The central setting of the movie is one of the most important issues to consider: the mixed martial arts ring.  Its violence is not for every viewer, and that should be the first consideration of the use of this movie, although in current television standards, there is a strong push to normalize mixed martial arts in popular culture.  At its release in the summer of 2011, critics virtually across the board seemed quite surprised that this movie combines the rousing excitement of a sports showdown movie with complex thematic material, from abuse, alcoholism, and family dissolution to military service and the drive to live through violence.  For many viewers, this is a deeply moving motion picture.  I must add that the casting and direction of actors are particularly distinctive: the performances in this movie are simply pitch-perfect.  Tom Hardy has received many justified accolades for his performance and Nick Nolte should be nominated for a Best Supporting Actor Oscar in one of the best performances of his career, but the rest of the ensemble I found to be just as good, including Joel Edgerton in a particularly challenging role, playing a high school physics teacher beset by financial troubles that bring him back into the brutal ring of MMA.  I should add that Joel Edgerton’s brother Nash is the filmmaker who is featured in the interview for Chapter 8 of Moving Images, and their production company Blue-Tongue provides another fine angle for the study of the moviemaking process in conjunction with this chapter, The Production Process.  
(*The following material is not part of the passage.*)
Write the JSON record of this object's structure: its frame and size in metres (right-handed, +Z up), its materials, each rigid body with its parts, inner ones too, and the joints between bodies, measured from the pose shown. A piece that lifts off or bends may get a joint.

Tom Hardy and Joel Edgerton in Warrior: two performances that are more about subtlety and character depth than brawn.

In addition, the movie raises a number of other fruitful topics for classroom work.  First, to investigate the moviemaking process, the bonus materials available on Warrior’s discs provide for an in-depth examination of pre-production and production, including one of the best “making of” docs I have seen (primarily because of excellent filmmaker interviews that avoid most of the fluff typically seen in these pieces).  The development process is described in vivid detail and the perspective of the writers is well explored, including the story’s original setting of Long Beach, California!  There are many other issues providing for fruitful discussion, including the contributions of cinematographer Masanobu Takayanagi (in an astonishing major feature production debut), the rehearsal process, and analysis of footage from the production.  There is also the inclusion of a deleted scene, that, to me, is one of the most painful I have ever had to watch: this sequence belonged so powerfully in the movie!  I can understand the desire of the filmmakers to keep up the pace of the movie early on, but this is a tour de force scene that helps to give more substance to the shared background in the military of Tommy and his father Paddy.  Classroom debate: is the movie already too long?  Do you need the scene?  Can you put it in?  Where?
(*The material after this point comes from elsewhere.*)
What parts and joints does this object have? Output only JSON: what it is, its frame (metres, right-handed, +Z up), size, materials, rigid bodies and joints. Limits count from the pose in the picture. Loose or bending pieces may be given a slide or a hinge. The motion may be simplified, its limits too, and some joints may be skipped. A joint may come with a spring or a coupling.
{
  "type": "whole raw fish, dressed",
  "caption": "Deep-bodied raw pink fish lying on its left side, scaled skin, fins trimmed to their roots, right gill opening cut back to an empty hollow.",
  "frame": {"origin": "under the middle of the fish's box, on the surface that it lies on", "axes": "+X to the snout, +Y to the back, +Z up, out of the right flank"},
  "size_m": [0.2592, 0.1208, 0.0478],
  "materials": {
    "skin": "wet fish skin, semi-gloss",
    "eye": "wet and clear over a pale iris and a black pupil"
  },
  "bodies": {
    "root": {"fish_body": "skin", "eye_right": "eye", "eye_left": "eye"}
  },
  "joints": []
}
Second is the role of violence considered from a number of angles: in the mediamaking process, in the values held by contemporary cultures, and in the themes and meanings of this particular story.  One important angle is this: what is the responsibility of media professionals regarding the safety of those working on its products?  There is a great deal of footage in the extras of this movie that show the lengths to which the moviemakers worked to choreograph the convincingly realistic fight scenes.  Recently, I have noticed a trend in celebrating “real violence” as necessary to the realism of media products.  Just this week, I read two articles about movies opening this month in which filmmakers were using the pain inflicted on their performers as selling points to the movie.  For Soderbergh’s movie Haywire, scripted by Lem Dobbs (the writer of Kafka and The Limey, which is one of my favorite Soderbergh films along with King of the Hill, The Underneath, and Out of Sight), when the director talks about his new movie he stresses the effects of actually inflicting the pain.  Talking about actor Michael Fassbender, he says, “He took a beating.” 

In an interview about the release of Contraband, directed by Baltasar Kormákur, actor Mark Wahlberg talks at length about the degree to which they wanted to “just go crazy… like when I get to smash Giovanni Ribisi’s head and pull him through the window of the truck, that was really fun…[and for a scene in the upcoming movie] Broken City… I honestly think it’s going to be one of the best fight scenes ever in a film, because it’s real.”
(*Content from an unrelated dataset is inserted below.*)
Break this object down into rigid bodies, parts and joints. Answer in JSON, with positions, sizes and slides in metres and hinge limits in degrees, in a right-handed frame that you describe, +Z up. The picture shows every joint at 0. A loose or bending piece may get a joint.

The first chapter of Moving Images is about motion picture language, which involves learning about the power of editing and basic techniques of moviemaking.  In the classroom, students will sometimes write scenes in which there are physical altercations, punches, or fights.  For some students, it takes a bit of learning to discover that the actors do not need to hit each other in order to create the scene.  In fact, the students are required not to inflict harm or break any school rule when creating media, just as our drama students learn how to stage fights for theatrical productions.  These recent trends in movie culture could provide for potent classroom discussion.

Steven Soderbergh’s “Haywire” with script by Lem Dobbs

Raising the point of editing is one of the major other topics addressed in this debate: in their interviews both Soderbergh and Wahlberg talk negatively about intentionally jarring editing and jittery hand-held shooting, and each one cites the more recent Bourne movies as an example.  In fact, I use The Bourne Supremacy as an example of jump cuts in Chapter 1 of Moving Images.  Now, the tables are turning and filmmakers are vaunting the fact that in their movies the viewer can actually understand the geography and sequence of action scenes.  (Although in the interview with Soderbergh, the reporter uses Doug Liman’s Bourne Identity as the reference, but this is incorrect; it was in the later Bourne movies directed by Paul Greengrass that this highly jarring, non-continuity style was adopted full force.)  Soderbergh says about Haywire, “I don’t think there’s a single hand-held shot in the movie.  We were really consciously going against the grain there, because my feeling is that lately, there has been a way of disguising the fact that the people can’t really do what’s required, and knowing that I had Gina, and knowing that we had cast people around her who could actually do this stuff, we took the conscious position of letting you really see it, not cutting as fast, keeping the shots looser, and having you feel, ‘Wow, that’s really happening in front of us.'”  And when Soderbergh cites a James Bond movie as an influence for this movie, it is Terence Young’s From Russia With Lovewhich sounds good to me, as it’s one of my favorites too!

How styles cycle back and forth!

And as a final note, thanks to my student Dylan Taravella for recommending Warrior and for not giving up reminding me until I saw it.